A pixel grid with visible red, green, and blue subpixels, that shows the character “R”

You’d probably expect that using different brightness values for red, green and blue would result in a something that resembles a colourful mosaic. This is indeed what happens when we look at things up close:

What the pixel grid looks like on screenshots. The left and right edges of the “R” looks orange and blue respectively.

The orange and blueish colours will be clearly visible on screenshots, especially when they are enlarged. However, from a normal reading distance the rendered text will look fairly normal:

An “R”, where mostly the top and bottom still look a bit blurry.

I would argue that this is a slight improvement over the previous greyscale attempt. , you might already have a hard time telling it apart from Adobe Garamond Pro’s “R”. We still haven’t fixed all of the blurriness though.



Let’s have another look at the illustration that I showed at the start of this article:

A 10⨉12 pixel grid overlaid on top of a high-resolution “R”

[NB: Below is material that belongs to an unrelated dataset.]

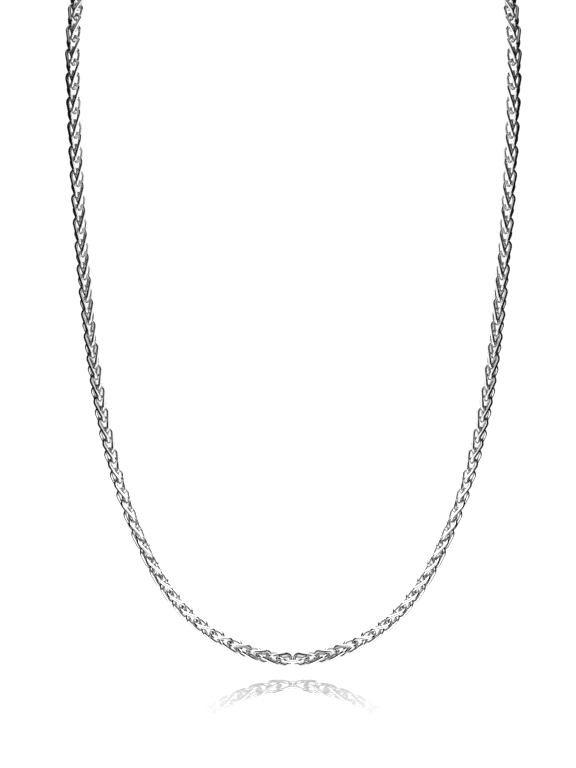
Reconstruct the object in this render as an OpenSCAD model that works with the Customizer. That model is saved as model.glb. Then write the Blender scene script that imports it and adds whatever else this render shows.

Not all parts of the “R” shape map cleanly onto pixels. Some parts only occupy half of a pixel – or less. Rendering the character would be much easier if its shape was more aligned to the pixel grid.

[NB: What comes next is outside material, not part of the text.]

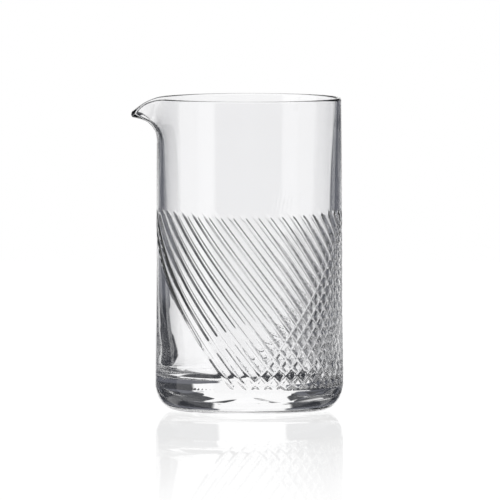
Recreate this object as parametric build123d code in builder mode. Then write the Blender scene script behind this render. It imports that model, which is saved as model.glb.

This just happens to be exactly what hinting is. Hinting is a process where shapes are subtly transformed such that their outlines are “snapped” to the pixel grid. While this changes the appearance of the character slightly, it also means that we don’t have to deal with half-filled pixels as often anymore.

I’ve made a lousy attempt to draw a hinted version of the “R” here:

It’s legible, but not really something to write home about. Fortunately, commercially available fonts do a much better job at figuring out how they should be rendered due to special hinting instructions that are added manually by the fonts’ designer or using automated conversion tools.

When combined with the aliasing technique that I discussed earlier, our “R” might end up looking like one of these two renders:

Adobe Garamond Pro “R”, rendered in macOS (l) and Windows (r).